​an australian professor who had gone out to the padang to observe the queue made a comparison later i would not have thought of. it's like the stations of the cross, he said. you gather, you move one step at a time in an orderly way from site to site along a designated route, at each place you stop and there is a landmark, a monument, which brings collective reflection. the geography of mourning is the geography of his singapore, city hall, the padang, the barrage, the esplanade, the financial district, the arts house, the singapore river, you walk the landmark of his achievements: cultural, social, economic, political. at the end you look upon the place he lay.


darren soh, an architecture photographer whose works i've come to admire more and more these months, has a small facebook series documenting the road to parliament house.


for a less stylised, annotated set of photos the young photographer mindy tan hosts a more extensive collection with personal commentary on each photo. highly recommended for singaporeans overseas.


likewise here, a photonarrative by derrick koh, a dear and accomplished classmate and friend, of his personal journey to parliament house and on the sunday of the state funeral.

(past leaders, by the way, have their lying-in-state at the istana; he had wanted his at parliament house. it was where he lived and breathed, 58 years as a legislator.)

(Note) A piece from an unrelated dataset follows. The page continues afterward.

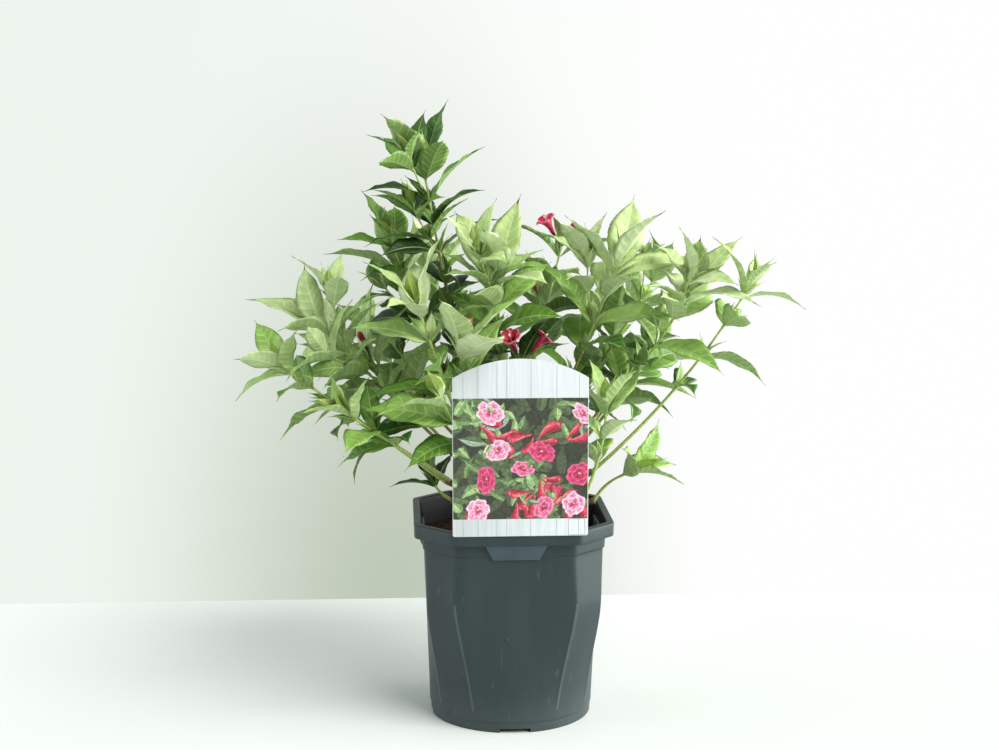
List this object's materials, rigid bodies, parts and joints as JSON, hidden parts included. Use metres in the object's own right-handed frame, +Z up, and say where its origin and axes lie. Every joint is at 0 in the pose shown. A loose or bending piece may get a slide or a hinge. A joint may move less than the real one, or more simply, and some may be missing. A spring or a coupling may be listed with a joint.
{
  "type": "potted flowering shrub",
  "caption": "Young leafy shrub with arching shoots, crimson buds and tubular flowers, in a square-shouldered plastic nursery pot with a picture card clipped over its rim.",
  "frame": {"origin": "middle of the flat disc under the pot, on the ground", "axes": "+Z up the plant; -Y towards the picture card; the pot's flat walls face +X, -X, +Y and -Y"},
  "size_m": [0.5113, 0.3701, 0.5643],
  "materials": {
    "pot": "satin moulded plastic, slate grey",
    "soil": "moist peat and bark potting mix",
    "picture_card": "printed plastic card",
    "bark": "young ridged bark",
    "foliage": "soft green leaves"
  },
  "bodies": {
    "root": {"pot": "pot", "soil": "soil", "picture_card": "picture_card", "stump": "bark", "bough_left_low": "bark", "bough_left": "bark", "bough_left_front": "bark", "bough_left_tall": "bark", "bough_centre": "bark", "bough_front": "bark", "bough_right_tall": "bark", "bough_right": "bark", "bough_right_low": "bark", "bough_right_front": "bark", "bough_back_left": "bark", "bough_back": "bark", "bough_back_right": "bark", "bough_rim_left": "bark", "bough_rim_right": "bark", "foliage_top": "foliage", "foliage_middle": "foliage", "foliage_right_top": "foliage", "foliage_left_top": "foliage", "foliage_right_up": "foliage", "foliage_shoulder": "foliage", "foliage_inner": "foliage", "foliage_top_left": "foliage", "foliage_left_out": "foliage", "foliage_collar_top": "foliage", "foliage_right_out": "foliage", "foliage_collar": "foliage", "foliage_flowering": "foliage", "foliage_right_front": "foliage", "foliage_right_behind": "foliage", "foliage_left_mid": "foliage", "foliage_flowering_low": "foliage", "foliage_right_inner": "foliage", "foliage_rim": "foliage", "foliage_rim_right": "foliage", "foliage_left_inner": "foliage", "foliage_back_far_left": "foliage", "foliage_back_left": "foliage", "foliage_back_low": "foliage", "foliage_back_tall": "foliage", "foliage_back_right": "foliage", "foliage_back_far_right": "foliage", "foliage_back_inner": "foliage"}
  },
  "joints": []
}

whatever i thought singapore would be after lky, this is not what i expected. i think he himself would have thought he was more feared than loved, but the groundswell of emotion and national feeling tells a different story. and we do come out of it so well, so very, very well. ordinary singaporeans, wheelchaired folks, small children, the very old, school students, calm, orderly, a step forward at a time. i tune in to the live feed of the lying-in-state at 3am, 4am, 5am and the people are shuffling past, for 96 continuous hours the stream has never ceased -- even as queue times rose from 5 then to 8 to 9, 10 hours. stubborn, patient and sentimental and yet never hysterical, never overemotional. tweets and facebook posts from the ground, from the queues, tell story after story of communal supportiveness and goodwill; sharing food, water, fans, umbrellas, tissue paper; willingly keeping places for strangers who have to leave the queue. the public services come out of it glowingly: rapid adaptation and response to changing ground conditions, swift and efficient organisation and deployment of people, equipment, sustenance; technological capabilities and technical preparedness; public communications; cooperation of public services across branches and ministries: no one comes out of this without feeling enormous confidence in the public services -- again and again i hear: if there were one day a disaster, a national emergency, this level of emergency-preparedness and responsiveness would see us through.

on monday returning to school an american professor who had watched the state funeral said to us: the way you run a funeral is very interesting: very well-organised, dignified, powerful and yet also very understated. i like that he recognised that: our emotion is true but never hysterical.